Could you change the attribution to: "Based on a submission by A. P. Marki"?

Sure! 8a1ab624

showing both the output and the exception in one answer kind of gives away the game

I see your point, but I feel then you miss one dimension of the puzzler: the fact that you actually end up calling charAt. The example that doesn't fail demonstrates the other puzzler aspect: that append is only called once, but I think it would be a shame to touch on the second case only in the explanation.

Also, omitting the obvious answer, that it doesn't compile,

Out of curiosity: why would you consider that "obvious"? Which part of the code looks like it shouldn't compile - using sb.append('*') as the function body because it does not appear to be a function? But happy to put that back in - in place of the "everything works as expected" answer? Or rather the "both fail" one?

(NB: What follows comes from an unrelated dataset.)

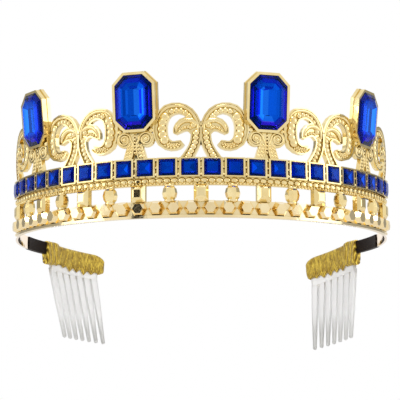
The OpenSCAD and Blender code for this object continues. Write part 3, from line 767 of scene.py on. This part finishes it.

Also, the title is no longer funny.

I agree; also about keeping the "Keep On..." reference open. Can you explain a bit what made you come up with the original "Padded Answer"? I was looking for something that refers to the repeated invocation, but this one is boring. "Padded Out"?

demobox commented 12 years ago

Also, the title is no longer funny.

How about "Padding Kitteh" or just "Hello Kitteh"? Or "Kitteh Likes Padding"?

demobox commented 12 years ago

Regarding the "does not compile" option, what do you think about the following choices:

1) Prints

Hello, kitteh!*
Hello!*

2) Second fails with runtime exception, first prints

Hello, kitteh!*

3) First fails with runtime exception, second prints

Hello!**************

4) Does not compile

The exception options would be more symmetrical and so hopefully the correct answer wouldn't stand out as much, and we'd get rid of the "everything works as expected" answer which obviously most people don't go for.

som-snytt commented 12 years ago

That's a good idea. For this set, I'd say there's a preponderance of foo, so the multiple choice brain, which as you know lies right below the so-called reptilian brain, says, foo can't be totally wrong, why do they think I'd pick that, let me figure that out before I jump to any answers. I don't remember anymore what the original was, but I think a good puzzler plays on people's worst instincts, not their best.

You're right that nobody picks "as expected," but that's called misdirection in magic. When you feel you've identified the wrong answer, the wrong answer you pick feels right. It's not quite the Monty Hall effect, where one door is opened for you.

demobox commented 12 years ago

In that case how about 2) - 4) as above, but

1) Prints

Hello, kitteh!******
Hello!*

or

1) Prints

Hello, kitteh!*
Hello!**************
som-snytt commented 12 years ago

I can has padding?

demobox commented 12 years ago

Like! (I'm guessing as a title suggestions) @nermin ?

som-snytt commented 12 years ago

I submitted a new PR with the title and other changes. I guess I lied when I said I couldn't spend time on it. First I started looking at lolcats. Some of the changes are style; what I think I see in the Scala codebase. Others, like using 1 to n instead of 0 until n are more devious. 1 to n looks like an off-by-one to a C/Java guy, so it's a red herring. Also, I think 1 to n for counting is more natural. (Though I resisted it as a C/Java guy.) I'll incorporate comments on the PR if you want to pursue it. The good bye string is pretty funny for some reason. There must be a good cat pun on strings, too; maybe next puzzler. This PR includes your answer suggestion.

som-snytt commented 12 years ago

Can you explain a bit what made you come up with the original "Padded Answer"?

That's an idiom, right? "He padded his answer" means he BSed (i.e. snow, fluff), which is generally more possible on literature exams than in the sciences.